Es ging nicht anders. Ich musste mir doch für den Fall des
Falles das Arbeitslosengeld sichern und noch weiterarbeiten für
wertloses Geld.
Von all den Jahren ist mir nur geblieben, was ich am Leibe trage.
Vier Jahre Warten auf die Ausreise Jahre voller Demütigungen.
Doch wir hielten durch, wir hatten ein Ziel. Und dann die niederschmetternde
Nachricht: Ihr Antrag auf Ausreise ist abgelehnt. Uns
blieb nur die Flucht ins Ungewisse und der Preis für die Freiheit
war unser Eigentum. Mit 42 Jahren stehe ich nun vor dem Nichts.

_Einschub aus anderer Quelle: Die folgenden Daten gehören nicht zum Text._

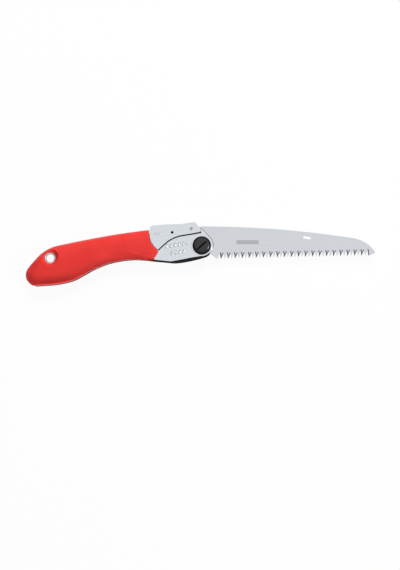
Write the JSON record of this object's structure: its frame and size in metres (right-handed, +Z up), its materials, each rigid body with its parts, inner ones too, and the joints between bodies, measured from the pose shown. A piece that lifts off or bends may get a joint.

Wie wird die Zukunft aussehen? Werden wir Arbeit bekommen? Solche
und ähnliche Fragen beschäftigen mich.
Nun kann ich auch meine Tränen nicht mehr zurückhalten,
die nervliche Anspannung der letzten Tage und Wochen ist wohl doch
etwas zu groß gewesen. Ich weine und weine und kann nicht
mehr aufhören. Die beiden mitreisenden Frauen fragen mich teilnahmsvoll
nach dem Grund und ich verrate ihnen, woher ich gerade komme. Sie
schenken mir Geld für ein Taxi in meinem Zielort.
Einmal muss ich noch umsteigen. Ich gehe in ein Abteil, in dem
bereits ein junger Mann sitzt. Es ist ein Belgier, er fragt mich,
woher ich komme. Ich sage ihm, dass ich geradewegs aus der Prager
Botschaft komme und etwas übermüdet und angeschlagen sei.
Er kauft sich einen Kaffee und fragt mich, ob ich auch einen trinken
möchte. Dankend nehme ich an und stürze mich gierig darauf.
Als ich ausgetrunken habe, wird er handgreiflich und fasst mich
an die Brust. Schleunigst ergreife ich die Flucht. Selbst ein Kaffee
hat seinen Preis, denke ich, es wäre besser gewesen, ich hätte
mir von dem Taxigeld selbst einen gekauft.
Irgendwann bin ich am Ziel, mein Mann fällt mir an der Wohnungstür
unserer Freunde um den Hals. Er kann mein Auftauchen noch gar nicht
so recht begreifen und hat tausend Fragen. Ich habe erst mal nur
eine: Wo ist hier die Dusche?
Meine abenteuerliche Flucht ist zu Ende, ein neues Leben beginnt.